I started looking online for Ezekiel. I was sure he was out there doing queer work and that he might be able to help me through the coming out process. What I found was that while at law school at University of California Los Angeles. On April 29, 2004, Ezekiel Webber, 25, was found dead in his apartment in what authorities concluded was a suicide. Zeke was not there to talk to. I came out anyway. I had plans for my life, I had dreams, I wanted to experience everything from Nutella to sky-diving (still on my list).

Suicide is an awful thing. Karofsky and I are similar people. I was a bully. I was suicidal myself, but in my life, the person I bullied was the one who died. It is not fun and games though. Sebastian, the gay bully on Glee, says, "It's all fun and games, until it's not." I choose to differ. The words we say and our actions mean something.
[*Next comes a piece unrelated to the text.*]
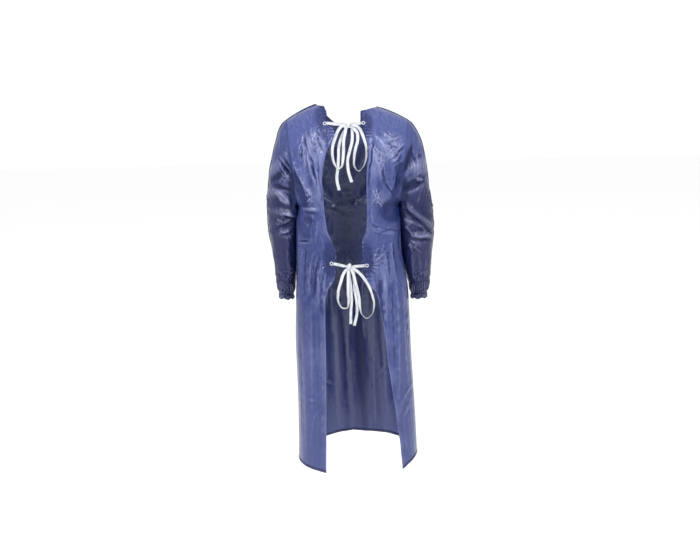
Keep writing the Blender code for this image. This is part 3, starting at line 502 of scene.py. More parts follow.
def makeTape(name, route, knot, nodes, settings, seed):
    # One ribbon along the whole route, with its middle line and that line's length.
    middle, part = ribbonGrid(route, knot, settings, seed)
    made = makePiece(name, [part], "tape", nodes, settings["wall"], 0.5)
    length = float(lengthsFromFirst(middle, 0)[-1])
    print(name, "is", round(length * 1000), "mm long")
    return made, middle.tolist(), length


knotSettings = {
    "radii": (0.0086, 0.0050, 0.0080), "around": 48, "down": 26,
    "band": 0.0046, "bandRound": 0.2, "bandOut": (1.12, 1.06), "slant": 24,
}


def makeKnot(name, place, node, settings):
    # A crushed pillow of tape, its radius swung by slow lobes, with one turn of tape laid slanting over it.
    around = np.linspace(0, 2 * math.pi, settings["around"], endpoint=False)
    angle, polar = np.meshgrid(around, np.linspace(0, math.pi, settings["down"]))
    lobes = 1 + 0.10 * np.cos(3 * angle + 1.1) * np.sin(polar) ** 2 + 0.07 * np.sin(2 * angle - 3 * polar)
    size = np.array(settings["radii"])
    core = np.stack((np.sin(polar) * np.cos(angle), np.sin(polar) * np.sin(angle), np.cos(polar)), axis=2)
    core = core * (lobes * (1 + 0.05 * np.cos(9 * polar)))[..., None] * size
    ring, section = np.meshgrid(np.linspace(0, 2 * math.pi, 56, endpoint=False),
                                np.linspace(0, 2 * math.pi, 17))
    slant = math.radians(settings["slant"])
    wide = settings["band"] * np.sign(np.cos(section)) * np.abs(np.cos(section)) ** 0.7
    proud = 1.04 + settings["bandRound"] * np.sin(section) + 0.03 * np.cos(4 * ring)
    outY, outZ = settings["bandOut"]
    y, z = size[1] * outY * proud * np.cos(ring), size[2] * outZ * proud * np.sin(ring)
    band = np.stack((wide * math.cos(slant) - z * math.sin(slant), y,
                     wide * math.sin(slant) + z * math.cos(slant)), axis=2)
    # Painted shade in the knot's dents and along the band's edges.
    parts = [{"points": core + place, "closed": True, "fold": 0.25 * (1.1 - lobes) / 0.2},
             {"points": band + place, "closed": True, "fold": 0.4 * (1 - np.abs(np.sin(section))),
              "normals": band}]
    return makePiece(name, parts, "tape", [node])


# The body's form, in distances out from the middle of one side

bodySections = {key: np.array(rows) / 1000 for key, rows in {
    "z": (-1300, -1050, -850, -700, -630, -560, -480, -400, -345, -325, -250, -160, -80, 20),
    "left": (203, 198, 199, 194, 190, 185, 183, 181, 174, 191, 220, 236, 246, 252),
    "right": (236, 224, 213, 207, 202, 189, 178, 177, 174, 191, 220, 236, 246, 252),
    "front": (165, 156, 146, 138, 140, 144, 148, 140, 122, 124, 124, 118, 106, 94),
    "back": (145, 140, 134, 124, 96, 74, 72, 89, 113, 115, 118, 119, 108, 96),
    "middle": (-10, -8, -6, -2, 14, 26, 30, 21, 0, 0, 0, 0, 0, 0),
}.items()}
backEdges = {side: np.array(rows) / 1000 for side, rows in {
    "left": (
        (-1285, 99), (-1100, 94), (-870, 89), (-727, 88), (-664, 86), (-624, 76), (-587, 53), (-560, 48),
        (-533, 52), (-510, 45), (-462, 57), (-420, 74), (-333, 83), (-266, 86), (-204, 79), (-152, 66),
        (-126, 45), (-105, 40), (-86, 45), (-66, 62), (-40, 66), (-12, 66)),
    "right": (
        (-1285, 174), (-1152, 160), (-1001, 141), (-902, 127), (-781, 115), (-699, 103), (-643, 91),
        (-603, 60), (-566, 50), (-542, 46), (-496, 42), (-464, 43), (-427, 57), (-360, 61), (-297, 60),
        (-224, 62), (-160, 68), (-120, 63), (-92, 54), (-69, 44), (-49, 45), (-30, 45)),
}.items()}
cut = {
    "underarmZ": -0.345, "underarmX": 0.174, "tipX": 0.203, "neckX": 0.100, "levelZ": -0.85,
    "roundOver": 0.13, "sectionPower": 2.3, "shoulderPower": 2.2, "seamGap": 0.0003, "hemDepth": 0.008,
    "hemRows": 4, "frontNeckZ": -0.085,
    "shoulder": {"left": (-0.005, 0.30, 1.6), "right": (-0.016, 0.27, 1.5)},
    "topInner": {"left": 0.066, "right": 0.045}, "backNeckZ": {"left": -0.012, "right": -0.030},
    "hem": {"left": (-1.237, -1.268, -1.281), "right": (-1.237, -1.252, -1.283)},
}


def shoulderHeight(side, distance):
    # From the neck point outwards: a slope and a curve.
    neckZ, slope, curve = cut["shoulder"][side]
    out = distance - cut["neckX"]
    return neckZ - slope * out - curve * out * np.abs(out)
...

I decided to blog about this because the young people I work with are telling me that high school has not improved much in the past 20 years. We all need to address these issues. Our young people need all of us. They need young adults and older adults. As long as you can pass a background check, getting involved with your local high school and/or youth center is often easy. They are looking for mentors!

Teachers, don't be scared to talk about suicide. Get trained and start talking! David McFarland, the interim executive director and CEO of the Trevor Project, a national organization that provides crisis and suicide prevention services to lesbian, gay, bisexual, transgender and questioning youth, told MTV, "Overall, we need to do a much better job for our young people in providing safe environments and they need to feel socially, emotionally and physically safe and supported at home, in their communities and their schools." Be part of the solution.

What are you doing and... what are you looking forward to? Do something about teen suicide. Remind yourself of things you are looking forward to and tell a young person. It can make a world of difference.